You’ve undoubtedly heard the term “agile” in relation to software development, but do you really understand how adapting Agile Methodology will transform your company?

When a lot of organizations throw around the word “Agile,” they do so thinking it refers to some generic set of software development best practices. But the term stands for much more than that: it’s a complete methodology that will allow your organization to achieve digital transformation. Let’s take a look at the concrete changes can you expect to encounter when your company transitions from traditional software development to Agile Methodology.

Within & Between Departments

At its core, Agile Methodology forces different departments to communicate with all other members of the project team on a constant basis. In companies with traditionally structured, waterfall-style hierarchies, departmental communication is often limited to email — at best, there will be some infrequent in-person meetings that are often held as a response to a problem. This also makes it easy for teams to point fingers when there is a bottleneck on a project.

Agile Methodology, by contrast, places an emphasis on functioning software over complete specs, meaning that teams must collaborate. You should observe a shift in accountability and start seeing less territorial behavior among departments when converting to Agile.

In a traditional structure, different departments can be very isolated due to the nature of how projects tend to progress: Product hands off specs to Design, Design hands off wireframes and specs to Engineers, Engineers begin to code, etc. In that system, the teams mostly learn about the project only when they’ve received their handoff. Adapting Agile Methodology means that your team will gain a more holistic view of projects and begin to see the bigger picture.

Project Development

When adapting to Agile Methodology, you can also expect big changes in your organization’s development process. For the most part, old processes will fade away, and those old recurring weekly meetings about “project status” will eventually fall off the calendar and be replaced by rapid daily stand ups. Moreover, the dreadfully long meetings in which the teams attempt to address size and effort on roadmap items months in advance will disappear altogether.

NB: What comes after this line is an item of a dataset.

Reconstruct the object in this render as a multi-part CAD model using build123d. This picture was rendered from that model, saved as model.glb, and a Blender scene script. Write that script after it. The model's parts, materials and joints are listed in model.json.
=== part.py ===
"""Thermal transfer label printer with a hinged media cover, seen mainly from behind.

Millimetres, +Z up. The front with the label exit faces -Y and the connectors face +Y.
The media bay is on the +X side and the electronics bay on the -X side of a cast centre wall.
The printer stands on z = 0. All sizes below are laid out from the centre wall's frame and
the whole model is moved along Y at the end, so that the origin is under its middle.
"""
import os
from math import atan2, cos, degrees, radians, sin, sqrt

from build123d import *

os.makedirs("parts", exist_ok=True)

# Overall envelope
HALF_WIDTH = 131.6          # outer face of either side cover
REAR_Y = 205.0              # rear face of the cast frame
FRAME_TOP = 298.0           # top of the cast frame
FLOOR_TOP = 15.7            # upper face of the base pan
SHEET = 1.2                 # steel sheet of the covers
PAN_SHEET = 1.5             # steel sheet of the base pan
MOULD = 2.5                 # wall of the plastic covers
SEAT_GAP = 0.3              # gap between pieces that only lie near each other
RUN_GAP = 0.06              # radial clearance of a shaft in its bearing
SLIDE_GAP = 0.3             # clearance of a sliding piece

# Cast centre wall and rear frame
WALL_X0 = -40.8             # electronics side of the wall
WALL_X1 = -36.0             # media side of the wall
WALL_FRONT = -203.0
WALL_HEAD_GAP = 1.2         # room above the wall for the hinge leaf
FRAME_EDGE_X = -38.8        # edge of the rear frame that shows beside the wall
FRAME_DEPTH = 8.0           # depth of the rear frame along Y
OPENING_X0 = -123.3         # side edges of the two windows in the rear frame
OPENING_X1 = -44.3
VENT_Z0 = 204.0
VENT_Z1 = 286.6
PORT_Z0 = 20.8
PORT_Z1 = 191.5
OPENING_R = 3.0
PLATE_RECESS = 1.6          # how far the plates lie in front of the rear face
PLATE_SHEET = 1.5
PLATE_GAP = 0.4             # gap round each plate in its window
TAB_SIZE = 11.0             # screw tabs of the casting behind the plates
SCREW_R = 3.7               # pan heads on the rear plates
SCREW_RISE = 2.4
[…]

Because Agile will enable your teams to move faster to launch, it is likely that you will need to asses your roadmap more often. Be prepared to add, remove, and reprioritize items more frequently than with traditional development models. Since sizing and effort is discussed early and often in Agile, you can also expect to see these estimates get better than they’ve ever been before, leading to better prioritization of your product roadmap.

With Agile, you will also begin to see your developer teams self-organizing. They will quickly learn their own strengths and weakness, which will inform how they approach a project and how best to divide work among team members. Good teams will address their weaknesses by pairing experienced developers with newer ones to rapidly build skills. The money you spend on resources will also shift to incorporate new ticketing systems and collaboration software, as well as test automation tools and new or updated code deployment tools.

In the same vein, iteration or pivots will no longer cause a meltdown between your teams. When taking an Agile approach, your organization will become more comfortable with iterating when a product needs it, even if it pushes back a published release date. Teams should be quickly moving on when a product fails, and pivoting a product when a course correction is required. This change may take time to really take place, as it can be hardest for the organization to adapt — eventually, though, you should start to see fewer “fire drills.”

Lastly, your company should get comfortable with the idea of an MVP (minimum viable product) and how to set expectation for an MVP launch. Stakeholders can get big ideas when creating a new product, but it is important to manage their expectations around an MVP launch. Dream big, but launch small with your minimum viable product. MVP delivers the highest return on investment versus risk, but it is also important to show stakeholders how future iterations build upon the product, so they can see how rapidly the product can grow as it proves its viability.